Please reproduce every record, keeping each one exactly as written.

--*--

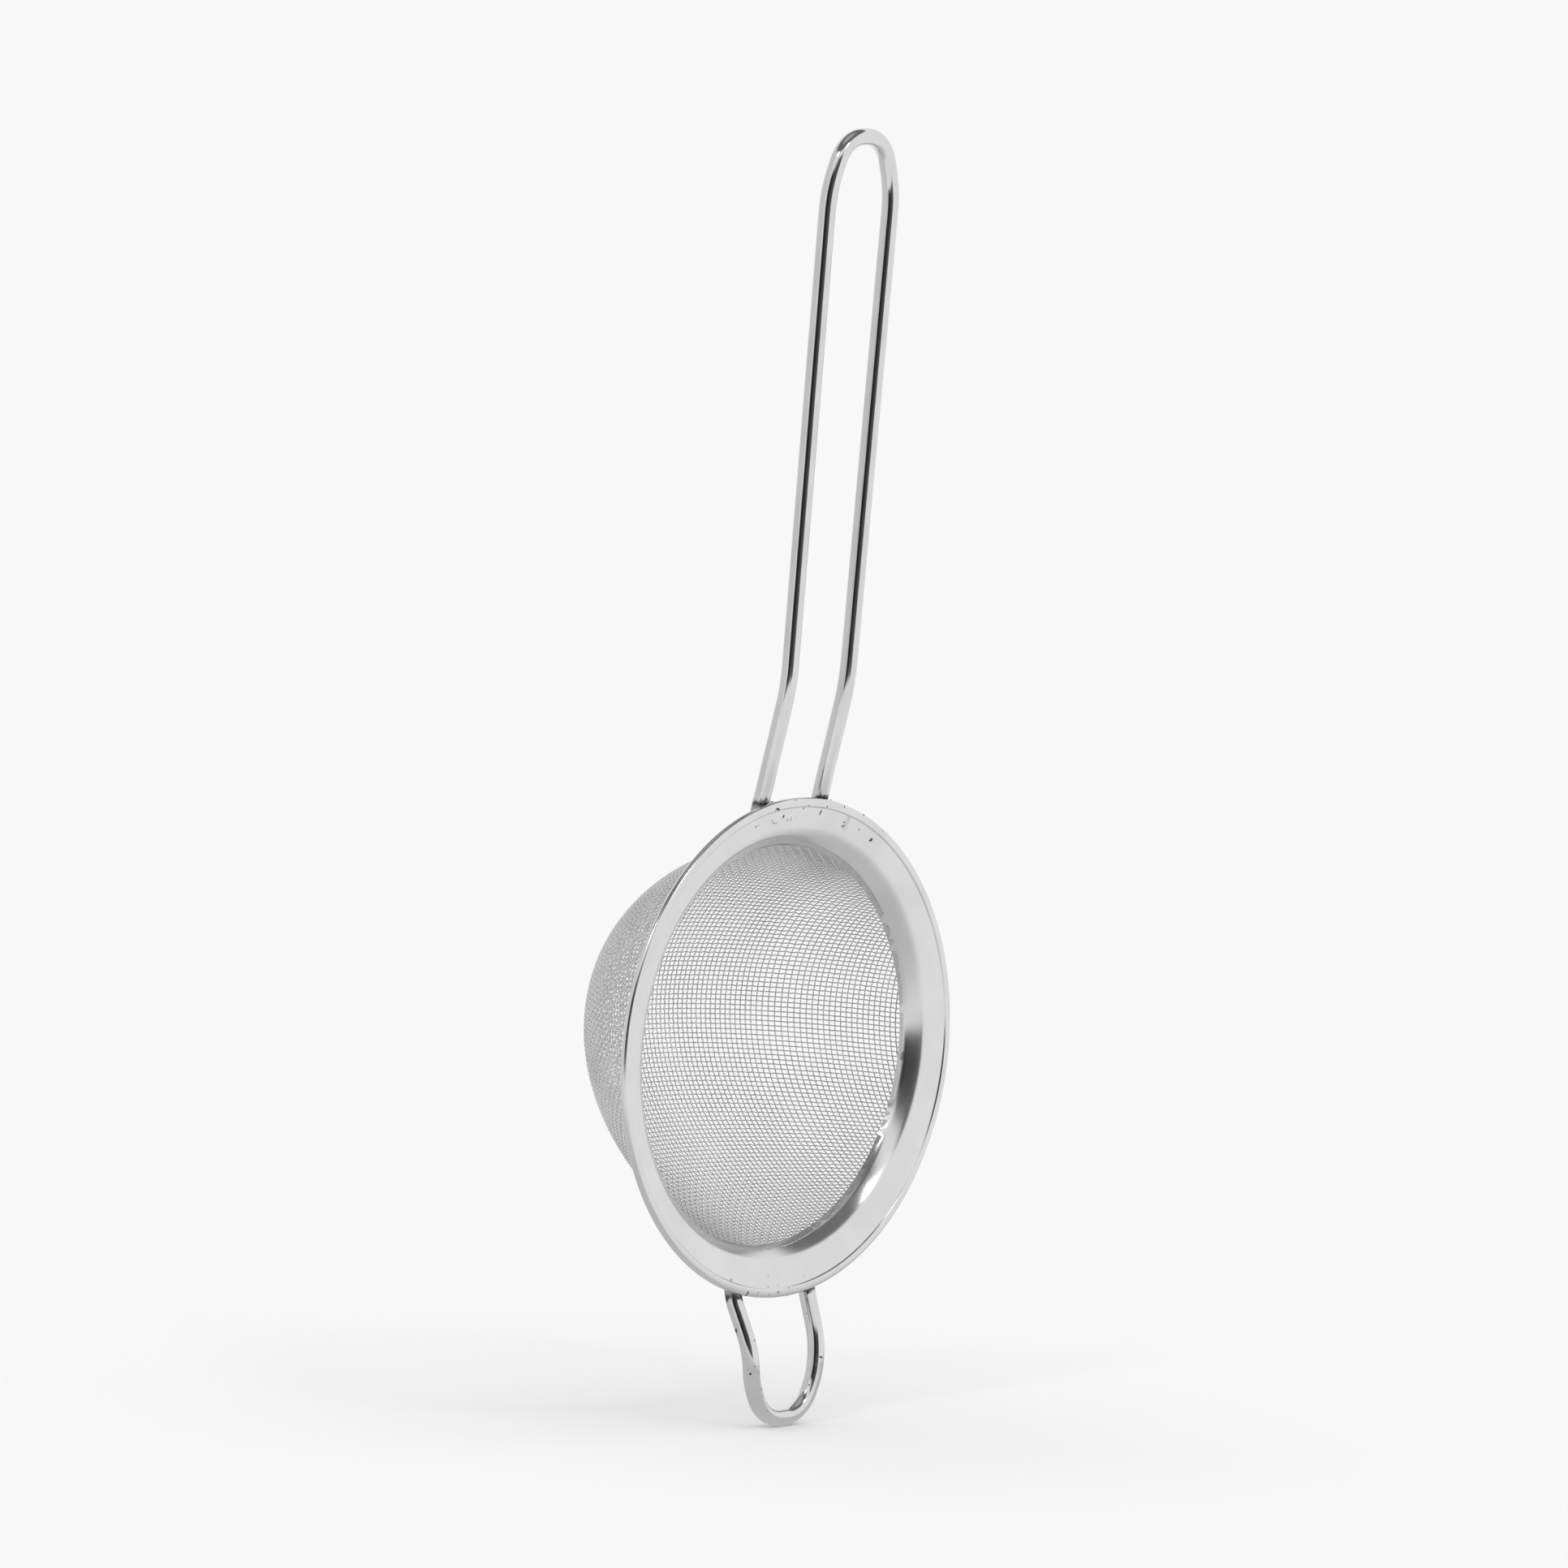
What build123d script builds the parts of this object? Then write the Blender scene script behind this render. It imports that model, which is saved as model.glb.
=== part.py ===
from build123d import *
import os
from math import asin, cos, pi, radians, sin, sqrt

# Tea strainer: a bowl of woven wire, its edge caught between a dished front ring and a back ring
# that are hemmed together, with a long bent wire for a handle and a short wire loop opposite it.
#
# The origin is the centre of the front ring's face. X runs across the strainer, Y into the bowl
# and Z up along the handle. All sizes are in millimetres.

# --- driving dimensions -----------------------------------------------------------------------

rim_diameter = 85.0             # over the hemmed edge
total_length = 220.0            # from the tip of the rest loop to the tip of the handle

sheet = 0.4                     # steel sheet of both rings
flange_width = 6.0              # hemmed edge to the mouth of the bowl
crest_width = 0.3               # flat top of the edge, on which the strainer stands mouth down
dish_slope = 0.25               # fall of the flange from its crest to the mouth, for each mm of radius
hem_width = 2.2                 # how far the folded edge reaches over the back ring
fold_clearance = 0.05           # between the sheets inside the hem
fold_flat = 0.7                 # flat outside of the pressed fold, between its two bevels
collar_end_depth = 4.6          # lower edge of the front ring's collar
collar_taper = 2.5              # how far the collar narrows from the mouth to its lower edge
collar_land = 1.2               # height of the collar's steep lower part, which grips the wires
skirt_end_depth = 5.4           # lower edge of the back ring's skirt
skirt_corner_offset = 0.4       # the back ring turns down into its skirt this far outside the mouth

bowl_depth = 36.3               # front face to the bottom of the bowl
bowl_centre_depth = -12.0       # centre of the bowl's elliptical section, in front of the face
bowl_lean = 0.12                # how far the bowl leans towards the handle, for each mm of depth
mesh_pitch = 2.55               # one wire in three of a cloth with 0.85 between its wires
mesh_wire = 0.34                # square section with the steel of the three round wires it is drawn for
mesh_play = 0.2                 # between the two layers of wires
mesh_grip = 1.0                 # depth over which the wires are held between the two rings
mesh_clearance = 0.22           # between the wires and the two rings
mesh_runs = 8                   # straight runs that each mesh wire is bent into

rod_diameter = 2.9              # wire of the handle and of the rest loop
rod_tip_flat = 1.2              # straight run across each tip, between its two bends
rod_bend_turn = radians(15)     # turn from one straight run of a bend to the next
weld_sink = 0.2                 # how far a rod is pressed into the ring at its weld
weld_length = 4.6               # length of rod behind the flange

handle_width_at_rim = 15.2      # between the centres of the two legs
handle_width_at_tip = 16.6
handle_bend_reach = 19.5        # the bend's distance beyond the edge of the rim
handle_tip_forward = 7.8        # the rod's centre at the tip, in front of the face
handle_bend_radius = 40.0

loop_reach = 21.7               # tip of the rest loop beyond the edge of the rim
loop_width_at_rim = 19.0
loop_width_at_bend = 17.4
loop_width_at_tip = 16.0
loop_kick_length = 0.4          # from the edge of the rim to where the loop turns up
loop_kick_radius = 5.0
loop_bend_reach = 8.2
loop_bend_forward = 1.3
loop_tip_forward = 1.3
loop_bend_radius = 12.0

# --- sizes worked out from them ---------------------------------------------------------------

rim_radius = rim_diameter / 2
rod_radius = rod_diameter / 2
hem_thickness = 3 * sheet + 2 * fold_clearance
fold_centre = rim_radius - hem_thickness / 2
crest_radius = fold_centre - crest_width        # inner edge of the flat crest
mouth_radius = rim_radius - flange_width
collar_end_radius = mouth_radius - collar_taper         # inside the collar
skirt_corner_radius = mouth_radius + skirt_corner_offset
mesh_layer = (mesh_wire + mesh_play) / 2        # each layer's distance from the bowl's middle surface
mesh_half = mesh_layer + mesh_wire / sqrt(2) + mesh_clearance
pinch_radius = collar_end_radius + sheet + mesh_half

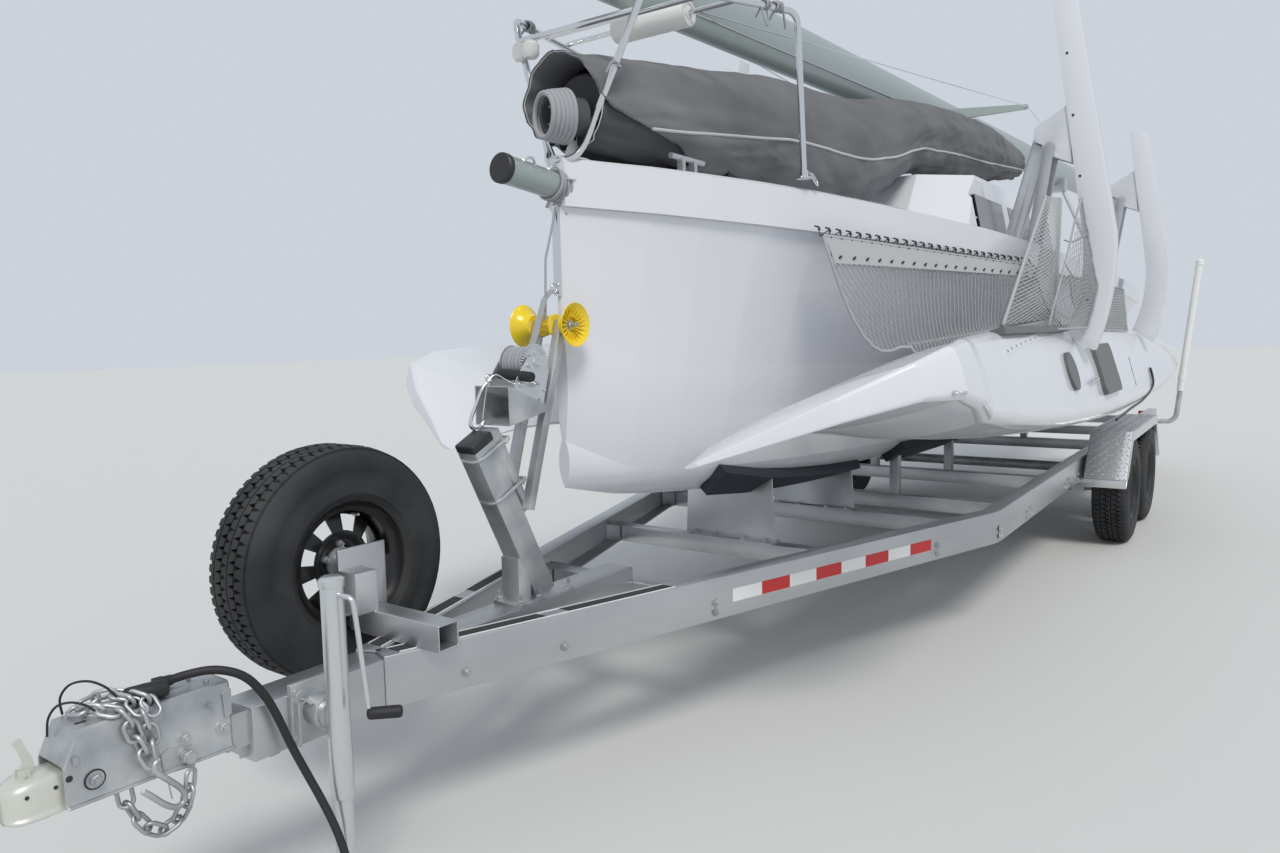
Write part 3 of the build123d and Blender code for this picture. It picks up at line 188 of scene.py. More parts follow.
mottle(LOOK["zinc"], 9, (0.4, 0.42, 0.44), (0.62, 0.63, 0.63))
mottle(LOOK["cover_cloth"], 1.6, (0.118, 0.12, 0.127), (0.182, 0.185, 0.193))
mottle(LOOK["tyre"], 5, (0.016, 0.017, 0.019), (0.04, 0.041, 0.042))
add_bump(LOOK["cover_cloth"], 620, 0.35, 0.0012)
add_bump(LOOK["carpet"], 900, 0.8, 0.002)
add_bump(LOOK["tyre"], 240, 0.15, 0.0008)
add_bump(LOOK["zinc"], 55, 0.12, 0.0008)
add_bump(LOOK["gelcoat"], 1.1, 0.02, 0.004)
# finish of single pieces: colour, roughness, metal, coat
PAINTS = {
    "red_tape": ((0.55, 0.02, 0.02), 0.35),
    "white_tape": ((0.78, 0.78, 0.78), 0.35),
    "rim_paint": ((0.018, 0.018, 0.019), 0.35, 0.3, 0.2),
    "white_rope": ((0.62, 0.62, 0.6), 0.8),
    "grit": ((0.035, 0.036, 0.038), 0.95),
    "piping": ((0.5, 0.51, 0.52), 0.7),
    "passivated": ((0.68, 0.69, 0.62), 0.34, 0.5),
    "bright_zinc": ((0.66, 0.68, 0.69), 0.3, 0.85),
    "hatch_glass": ((0.125, 0.132, 0.132), 0.5),
    "webbing": ((0.42, 0.43, 0.44), 0.85),
    "dark_cloth": ((0.075, 0.077, 0.083), 0.9),
    "brassy": ((0.62, 0.5, 0.22), 0.35, 0.8),
}
PAINT = {name: new_material(name, *values) for name, values in PAINTS.items()}


def linked(name, data):
    """A new object in the scene."""
    obj = bpy.data.objects.new(name, data)
    bpy.context.scene.collection.objects.link(obj)
    return obj


def finish_of(obj, slot, paint=None):
    """Gives a piece its material: the named paint, or else the look of its slot."""
    obj.data.materials.clear()
    obj.data.materials.append(PAINT[paint] if paint else LOOK[slot])
    return obj


# ---------------------------------------------------------------- mesh helpers
def shade(mesh, angle):
    """Smooth shading, with sharp edges from an angle in degrees."""
    for polygon in mesh.polygons:
        polygon.use_smooth = True
    mesh.set_sharp_from_angle(angle=radians(angle))


def thicken(obj, thickness, offset=-1):
    """Gives a sheet its thickness; offset -1 adds it inwards."""
    sheet = obj.modifiers.new("sheet", "SOLIDIFY")
    sheet.thickness = thickness
    sheet.offset = offset


def mesh_object(name, vertices, faces, slot, body="root", paint=None, angle=40):
    """A visible piece that rides on a body, with its finish."""
    mesh = bpy.data.meshes.new(name)
    mesh.from_pydata([tuple(v) for v in vertices], [], faces)
    mesh.validate()
    mesh.update()
    obj = linked(name, mesh)
    shade(mesh, angle)
    finish_of(obj, slot, paint)
    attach(obj, body)
    return obj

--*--

**RESULT OF THE EXERCISE:**
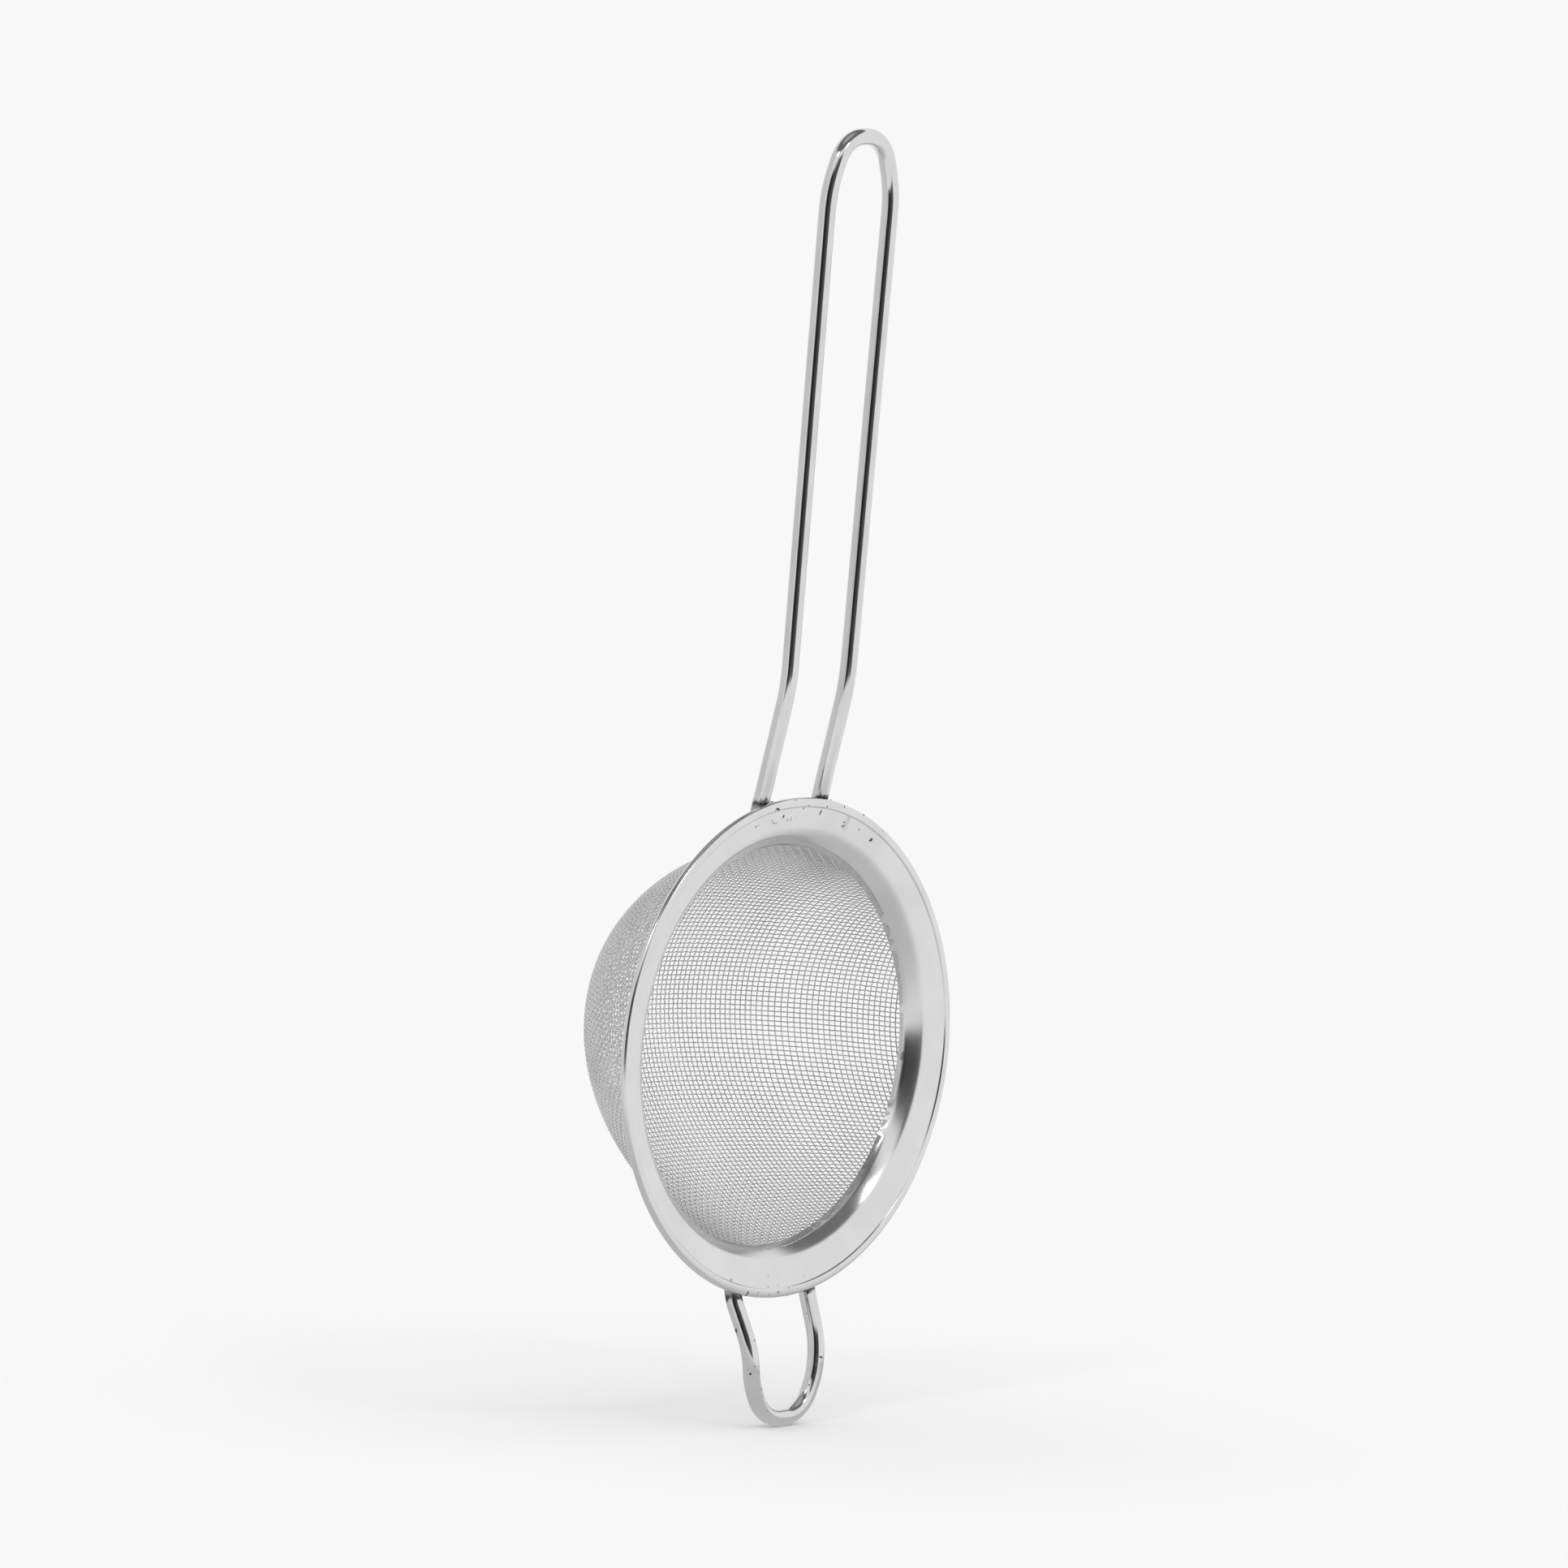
What build123d script builds the parts of this object? Then write the Blender scene script behind this render. It imports that model, which is saved as model.glb.
=== part.py ===
from build123d import *
import os
from math import asin, cos, pi, radians, sin, sqrt

# Tea strainer: a bowl of woven wire, its edge caught between a dished front ring and a back ring
# that are hemmed together, with a long bent wire for a handle and a short wire loop opposite it.
#
# The origin is the centre of the front ring's face. X runs across the strainer, Y into the bowl
# and Z up along the handle. All sizes are in millimetres.

# --- driving dimensions -----------------------------------------------------------------------

rim_diameter = 85.0             # over the hemmed edge
total_length = 220.0            # from the tip of the rest loop to the tip of the handle

sheet = 0.4                     # steel sheet of both rings
flange_width = 6.0              # hemmed edge to the mouth of the bowl
crest_width = 0.3               # flat top of the edge, on which the strainer stands mouth down
dish_slope = 0.25               # fall of the flange from its crest to the mouth, for each mm of radius
hem_width = 2.2                 # how far the folded edge reaches over the back ring
fold_clearance = 0.05           # between the sheets inside the hem
fold_flat = 0.7                 # flat outside of the pressed fold, between its two bevels
collar_end_depth = 4.6          # lower edge of the front ring's collar
collar_taper = 2.5              # how far the collar narrows from the mouth to its lower edge
collar_land = 1.2               # height of the collar's steep lower part, which grips the wires
skirt_end_depth = 5.4           # lower edge of the back ring's skirt
skirt_corner_offset = 0.4       # the back ring turns down into its skirt this far outside the mouth

bowl_depth = 36.3               # front face to the bottom of the bowl
bowl_centre_depth = -12.0       # centre of the bowl's elliptical section, in front of the face
bowl_lean = 0.12                # how far the bowl leans towards the handle, for each mm of depth
mesh_pitch = 2.55               # one wire in three of a cloth with 0.85 between its wires
mesh_wire = 0.34                # square section with the steel of the three round wires it is drawn for
mesh_play = 0.2                 # between the two layers of wires
mesh_grip = 1.0                 # depth over which the wires are held between the two rings
mesh_clearance = 0.22           # between the wires and the two rings
mesh_runs = 8                   # straight runs that each mesh wire is bent into

rod_diameter = 2.9              # wire of the handle and of the rest loop
rod_tip_flat = 1.2              # straight run across each tip, between its two bends
rod_bend_turn = radians(15)     # turn from one straight run of a bend to the next
weld_sink = 0.2                 # how far a rod is pressed into the ring at its weld
weld_length = 4.6               # length of rod behind the flange

handle_width_at_rim = 15.2      # between the centres of the two legs
handle_width_at_tip = 16.6
handle_bend_reach = 19.5        # the bend's distance beyond the edge of the rim
handle_tip_forward = 7.8        # the rod's centre at the tip, in front of the face
handle_bend_radius = 40.0

loop_reach = 21.7               # tip of the rest loop beyond the edge of the rim
loop_width_at_rim = 19.0
loop_width_at_bend = 17.4
loop_width_at_tip = 16.0
loop_kick_length = 0.4          # from the edge of the rim to where the loop turns up
loop_kick_radius = 5.0
loop_bend_reach = 8.2
loop_bend_forward = 1.3
loop_tip_forward = 1.3
loop_bend_radius = 12.0

# --- sizes worked out from them ---------------------------------------------------------------

rim_radius = rim_diameter / 2
rod_radius = rod_diameter / 2
hem_thickness = 3 * sheet + 2 * fold_clearance
fold_centre = rim_radius - hem_thickness / 2
crest_radius = fold_centre - crest_width        # inner edge of the flat crest
mouth_radius = rim_radius - flange_width
collar_end_radius = mouth_radius - collar_taper         # inside the collar
skirt_corner_radius = mouth_radius + skirt_corner_offset
mesh_layer = (mesh_wire + mesh_play) / 2        # each layer's distance from the bowl's middle surface
mesh_half = mesh_layer + mesh_wire / sqrt(2) + mesh_clearance
pinch_radius = collar_end_radius + sheet + mesh_half

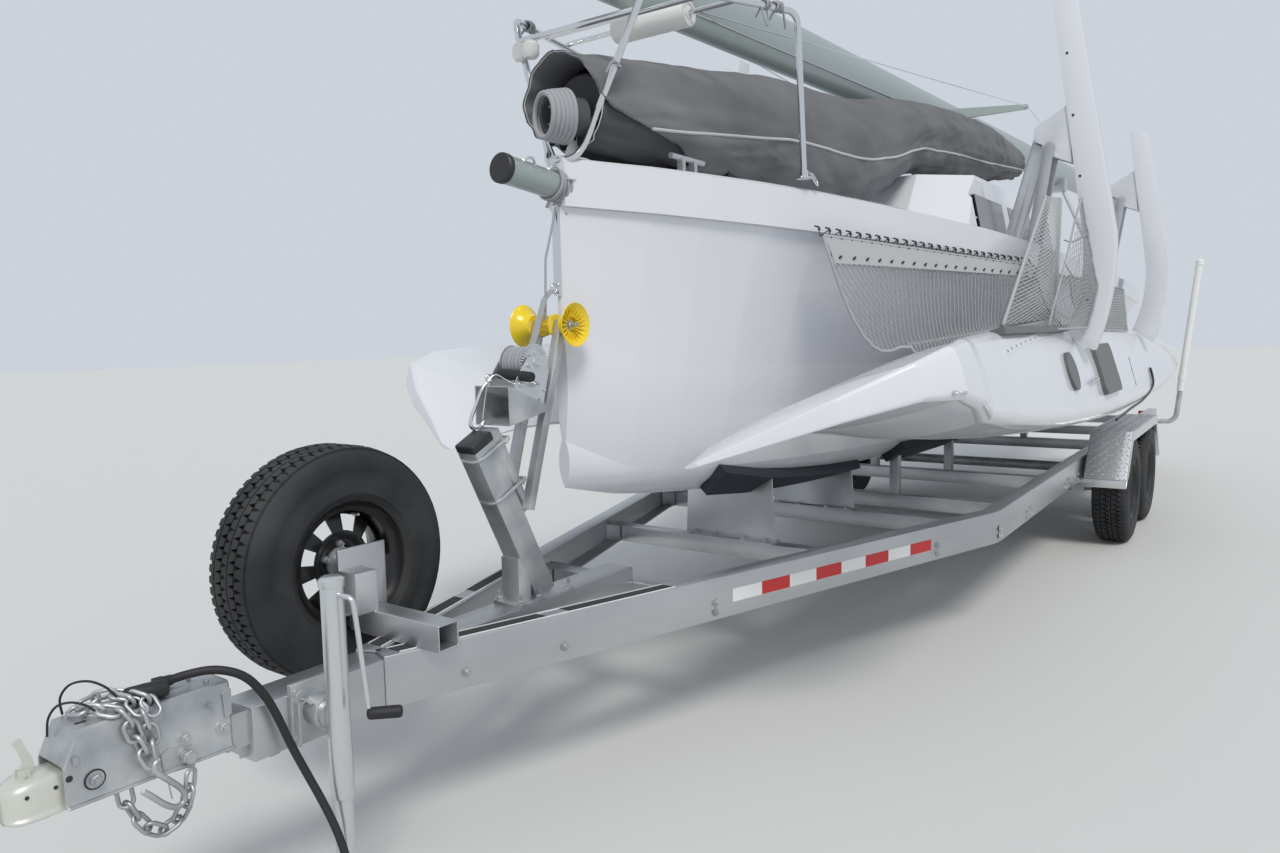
Write part 3 of the build123d and Blender code for this picture. It picks up at line 188 of scene.py. More parts follow.
mottle(LOOK["zinc"], 9, (0.4, 0.42, 0.44), (0.62, 0.63, 0.63))
mottle(LOOK["cover_cloth"], 1.6, (0.118, 0.12, 0.127), (0.182, 0.185, 0.193))
mottle(LOOK["tyre"], 5, (0.016, 0.017, 0.019), (0.04, 0.041, 0.042))
add_bump(LOOK["cover_cloth"], 620, 0.35, 0.0012)
add_bump(LOOK["carpet"], 900, 0.8, 0.002)
add_bump(LOOK["tyre"], 240, 0.15, 0.0008)
add_bump(LOOK["zinc"], 55, 0.12, 0.0008)
add_bump(LOOK["gelcoat"], 1.1, 0.02, 0.004)
# finish of single pieces: colour, roughness, metal, coat
PAINTS = {
    "red_tape": ((0.55, 0.02, 0.02), 0.35),
    "white_tape": ((0.78, 0.78, 0.78), 0.35),
    "rim_paint": ((0.018, 0.018, 0.019), 0.35, 0.3, 0.2),
    "white_rope": ((0.62, 0.62, 0.6), 0.8),
    "grit": ((0.035, 0.036, 0.038), 0.95),
    "piping": ((0.5, 0.51, 0.52), 0.7),
    "passivated": ((0.68, 0.69, 0.62), 0.34, 0.5),
    "bright_zinc": ((0.66, 0.68, 0.69), 0.3, 0.85),
    "hatch_glass": ((0.125, 0.132, 0.132), 0.5),
    "webbing": ((0.42, 0.43, 0.44), 0.85),
    "dark_cloth": ((0.075, 0.077, 0.083), 0.9),
    "brassy": ((0.62, 0.5, 0.22), 0.35, 0.8),
}
PAINT = {name: new_material(name, *values) for name, values in PAINTS.items()}


def linked(name, data):
    """A new object in the scene."""
    obj = bpy.data.objects.new(name, data)
    bpy.context.scene.collection.objects.link(obj)
    return obj


def finish_of(obj, slot, paint=None):
    """Gives a piece its material: the named paint, or else the look of its slot."""
    obj.data.materials.clear()
    obj.data.materials.append(PAINT[paint] if paint else LOOK[slot])
    return obj


# ---------------------------------------------------------------- mesh helpers
def shade(mesh, angle):
    """Smooth shading, with sharp edges from an angle in degrees."""
    for polygon in mesh.polygons:
        polygon.use_smooth = True
    mesh.set_sharp_from_angle(angle=radians(angle))


def thicken(obj, thickness, offset=-1):
    """Gives a sheet its thickness; offset -1 adds it inwards."""
    sheet = obj.modifiers.new("sheet", "SOLIDIFY")
    sheet.thickness = thickness
    sheet.offset = offset


def mesh_object(name, vertices, faces, slot, body="root", paint=None, angle=40):
    """A visible piece that rides on a body, with its finish."""
    mesh = bpy.data.meshes.new(name)
    mesh.from_pydata([tuple(v) for v in vertices], [], faces)
    mesh.validate()
    mesh.update()
    obj = linked(name, mesh)
    shade(mesh, angle)
    finish_of(obj, slot, paint)
    attach(obj, body)
    return obj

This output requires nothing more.